Really the girls there fuss over the boys, they have lots of stories to tell us when we arrive to pick them up.
As well as the groom, they’ll get wormed as well. Mark and I aren’t the best when it comes to forcing their wee mouths open and trying to quickly but delicately shove the tablet down the back of their throat.
Finally
Last night the call was made the software release would go … at 5pm. I wasn’t in the meeting, I was busy trying to set up the board room ready for today’s internal training workshop.
So I get back to my desk, having already logged off my laptop and ask “so?” My spirits dampened when I found out the release was going today, but not until after 5pm!
Great, I finish at 4pm and now have to fluff about waiting, Waiting, WAITING.
I had to phone Mark and give him the good news.
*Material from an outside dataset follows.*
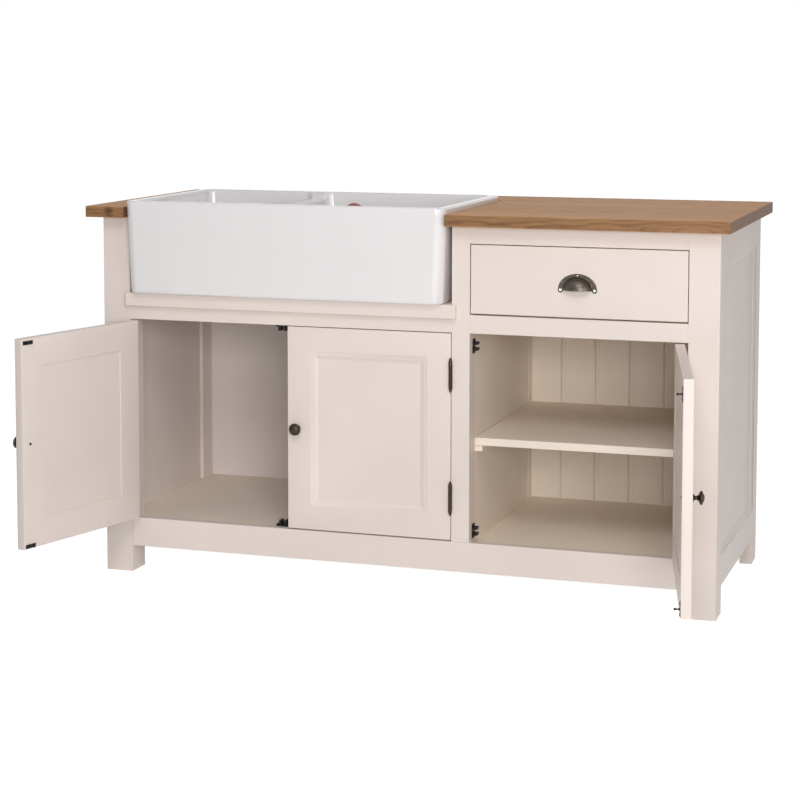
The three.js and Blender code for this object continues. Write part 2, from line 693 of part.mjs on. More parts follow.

He’d probably beat me home from work and have to get dinner under way. That was meant to be my job.
As it turns out, we got the release on the website smartly and I beat Mark home by about 3 minutes. He tells me he was cycling along the footpath (they’ve just laid new chip and it’s THICK) approaching the roundabout when he saw me turning right at it.
First thing was first. It was time to make a new loaf of bread. I got all the ingredients out and then it suddenly dawned on me the recipe was on my laptop. My laptop was at work.
I thought for a minute and discussed with Mark and reckoned I probably could guess the right quantities. Bummer, we’d run out of sunflower seeds. Ah ha! I found some pinenuts, they’ll do as a replacement. Mark wasn’t keen on me putting walnuts in, in place of the sunflower seeds.
The loaf turned out just fine, though I did have to add a few handfuls of bread mix (and a bit of yeast) while it was on it’s first knead. It looked a bit too wet.
Now I need to look and see how close I was to getting the recipe right. It made me laugh, Carolyn who gave me the recipe makes the loaf every day and said she’d need to get the recipe book back from me the same day to make her loaf. Well here I was having made it just the once and I managed to make it again from memory.
Dinner was late, it was 7pm when we were eating, and because the loaf takes 3.5hrs to bake I knew it would be a late night to bed as well.
Thankfully Child of our Time was on. It’s a British series which is quite interesting. They were discussing different children and the way they cope with stress.
Mark decided I was like the little Jewish girl, Rebecca, who never thought she did well enough. I’m not sure if I’m happy with this comparison, probably because I know there’s some truth to it, and perhaps because I don’t always like this trait. Though sometimes it’s good to be driven, but not to obsession
This morning I looked back on comments left on Rachel’s blog. I was looking for the RSS feed for Rachel’s new blog and was furiously giving her instructions in my comments how to add a Text Widget to create an RSS subscribe button.
Nadia questioned why I would do this because the address bar in FireFox has the subscribe button.
Doh!
Talk about not seeing the wood for the trees.
Anyway, it got worse because I realised I didn’t even need the button to know what Rachel’s blog feed would be. I could have added it yesterday manually.
Right, I better tootle off and finish getting myself organised for today’s training course. I’m running the same tomorrow for another group of our Development group. It’ll be interesting. Training our own staff is always enjoyable, but also a little frightening. It’s when you realise there are people in the room that actually might have a few more clues about our product, and come up with more curly questions to ask.